Maria Melania Mutermilch – biography
Maria Melania Mutermilch (1876, Warsaw – 1967, Paris) was born to a wealthy Jewish family assimilated in Poland, however she thought of herself as a Pole. Her father, Fabian Klingsland, was a merchant and a philanthropist, her brother, Zygmunt, was a literary critic and an advisor to the Polish Embassy in Paris. Despite the fact that the artist studied first at Miłosz Kotarbiński Drawing and Painting School for Women in Warsaw and next at Académie Colarossi and Académie de la Grande Chaumière, she never received an official diploma and therefore was considered to be a self-taught painter. In 1899, the artist married Michał Mutermilch, a writer. She enjoyed the company of the Parisian artistic elite and was acquainted with Auguste Rodin, Diego Rivera, Romain Rolland, Henri Matisse, and such Polish artists as Stefan Żeromski, Jan Kasprowicz, Władysław Reymont. The painter debuted in 1902 at the annual Parisian Salon, and had been its regular participant ever since. She exhibited her works in Barcelona, Cologne, New York and also in Krakow, Warsaw and Lviv. She was a member of the Polish Artistic and Literary Association and the Society of Polish Artists. In 1922, after her father died, the artist came to Warsaw. Shortly afterwards, she got divorced and her only son died in 1924. Her personal tragedies were compensated for by her artistic successes. The 1920’s and 1930’s are considered to be golden years of her artistic career. She managed to survive World War II in Avignon. After the war, she returned to Paris where she died in 1967.

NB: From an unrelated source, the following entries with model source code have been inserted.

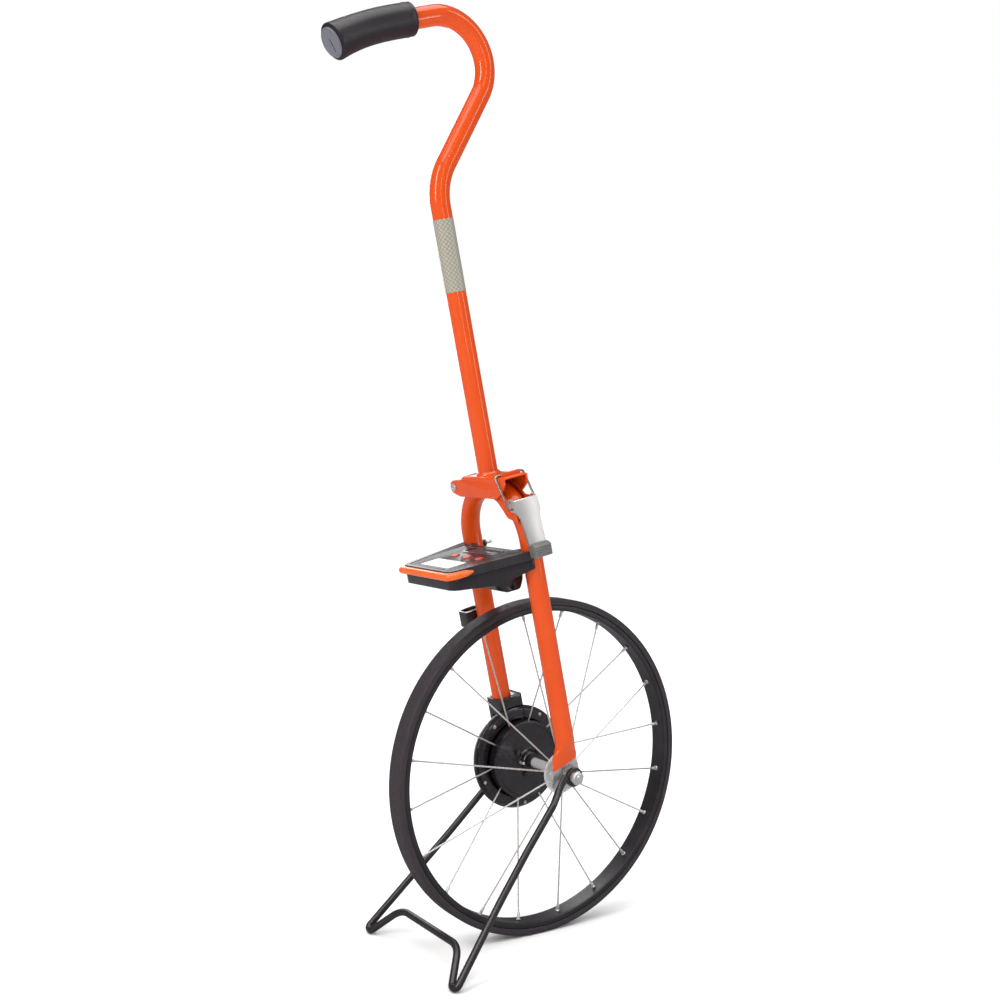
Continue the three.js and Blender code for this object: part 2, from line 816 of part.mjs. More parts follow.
function makeLatchGrip() {
  const ribs = [259, 261.6, 264.2, 266.8].flatMap((u) => [[-83, u], [-81.8, u + 1.3]]);
  const outline = [
    [-70.4, 269.7],
    [-70.4, 258.5],
    [-72, 257],
    [-80.5, 257],
    ...ribs,
    [-79, 271.5],
    [-74.6, 272.5],
    [-74.6, 269.7],
  ];
  return slab(outline, "x", -11, 11);
}

function makeBail() {
  const { y, u } = BAIL_PIVOT;
  const top = BAIL_TOP;
  const path = stations(
    [
      [-15.7, y, u],
      [-19, y, u, 2],
      [-19, top.y, top.u, 3],
      [19, top.y, top.u, 3],
      [19, y, u, 2],
      [15.7, y, u],
    ],
    30,
  );
  return bar(path, 1.25, 8);
}

add(legSpace, "latch_lever", makeLever(), "stainless");
add(legSpace, "latch_grip", makeLatchGrip(), "grey");
add(legSpace, "latch_bail", makeBail(), "stainless");

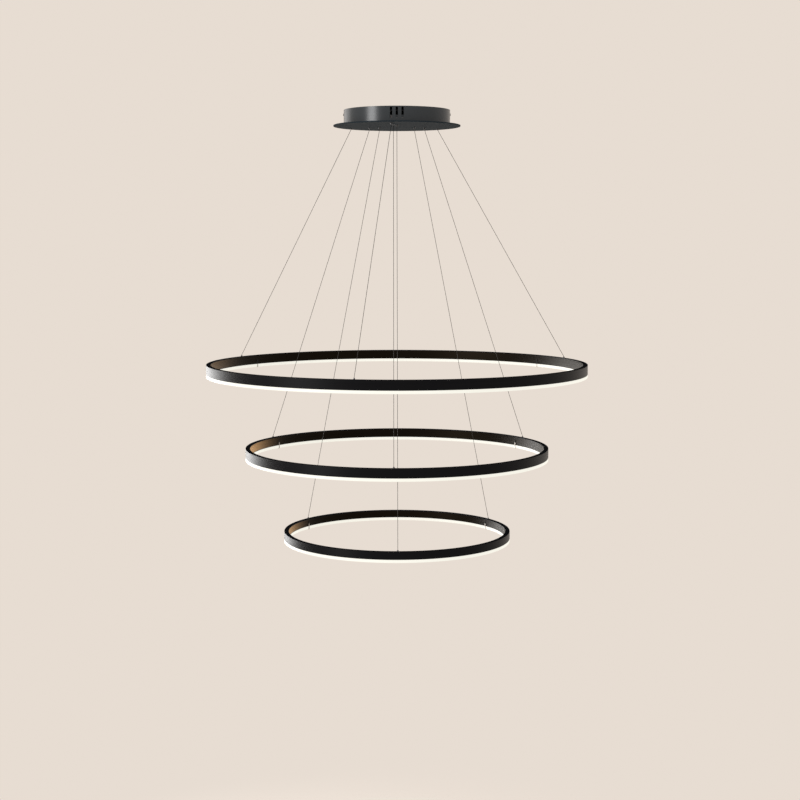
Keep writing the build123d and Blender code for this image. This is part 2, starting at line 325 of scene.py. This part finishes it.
def opal_lit():
    """Opal acrylic lit from inside, warm white and a little uneven."""
    made, place = new_material("opal_lit")
    uneven = noise(place, 11, 1)
    surface(
        place,
        Base_Color=(0.30, 0.29, 0.26),
        Roughness=0.38 + 0.06 * noise(place, 260, 2),
        Emission_Color=uneven.blend((0.95, 0.94, 0.83), (1.0, 0.99, 0.90)),
        Emission_Strength=0.66,
    )
    return made


def metal(name, colour, shade, roughness, scale, depth=0.02 * MM):
    """Bare or plated metal, a little uneven in colour and polish."""
    made, place = new_material(name)
    uneven = noise(place, scale, 3)
    fine = noise(place, 1800, 2)
    surface(
        place,
        Base_Color=uneven.blend(shade, colour),
        Metallic=1.0,
        Roughness=roughness + 0.12 * uneven,
        Normal=bump(fine, depth, 0.3),
    )
    return made


BARE_UP_TO = {1: 0.5 * MM, 2: 8.5 * MM, 3: 7.5 * MM}  # above the channel's lower edge


def clip_steel(ring):
    """Spring steel, bright on the lower part of a clip and blackened above."""
    made, place = new_material(f"clip_steel_{ring}")
    uneven = noise(place, 200, 3)
    z = place.node("ShaderNodeSeparateXYZ", {0: place}, out="Z")
    border = z + 0.8 * MM * noise(place, 900, 2)
    bare = border.math("LESS_THAN", border, RING_TOP[ring] - RING_HEIGHT[ring] + BARE_UP_TO[ring])
    bright = uneven.blend((0.34, 0.32, 0.30), (0.50, 0.48, 0.45))
    surface(
        place,
        Base_Color=bare.blend(uneven.blend((0.010, 0.010, 0.011), (0.020, 0.020, 0.021)), bright),
        Metallic=bare,
        Roughness=0.30 + 0.12 * uneven,
        Specular_IOR_Level=0.1,
        Normal=bump(uneven, 0.02 * MM, 0.3),
    )
    return made


def moulded(name, colour, shade, roughness):
    """Moulded plastic with a fine spark-eroded grain."""
    made, place = new_material(name)
    uneven = noise(place, 35, 2)
    grain = noise(place, 1600, 3)
    surface(
        place,
        Base_Color=uneven.blend(shade, colour),
        Roughness=roughness + 0.10 * grain,
        Normal=bump(grain, 0.04 * MM, 0.35),
    )
    return made


DRUM_PAINT = drum_paint()
DISC_PAINT = disc_paint()
RING_ANODISED = {ring: ring_anodised(ring) for ring in RINGS}
OPAL_LIT = opal_lit()
WIRE_STEEL = metal("wire_steel", (0.070, 0.068, 0.064), (0.032, 0.031, 0.030), 0.42, 300)
BLACK_NICKEL = metal("black_nickel", (0.11, 0.11, 0.115), (0.06, 0.06, 0.065), 0.22, 90)
CLIP_STEEL = {ring: clip_steel(ring) for ring in RINGS}
BLACK_ZINC = metal("black_zinc", (0.040, 0.040, 0.044), (0.018, 0.018, 0.020), 0.50, 45, 0.05 * MM)
BRASS = metal("brass", (0.80, 0.62, 0.28), (0.62, 0.46, 0.20), 0.28, 120)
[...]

The works by Mela Muter evolved on a formal level. At first, she remained under the influence of symbolism, however later she became fascinated by the achievements of the Pont-Aven school. She also draw inspiration from Fauvism and Impressionism, with some indirect inclinations for cubism. The artist created over a thousand paintings. Her works include oil paintings on textile, plywood and cardboard supports, watercolour paintings, charcoal and pencil drawings and sketches. She often created double-sided paintings. She never left her sketchbook behind and drew and painted with water colours in the underground, cafés and boulevards. She was mostly focused on landscape and genre painting. Her landscapes include a number of views of small ports in the South of France which she visited repeatedly during the 1920s. She also painted the coasts of Brittany and Catalonia.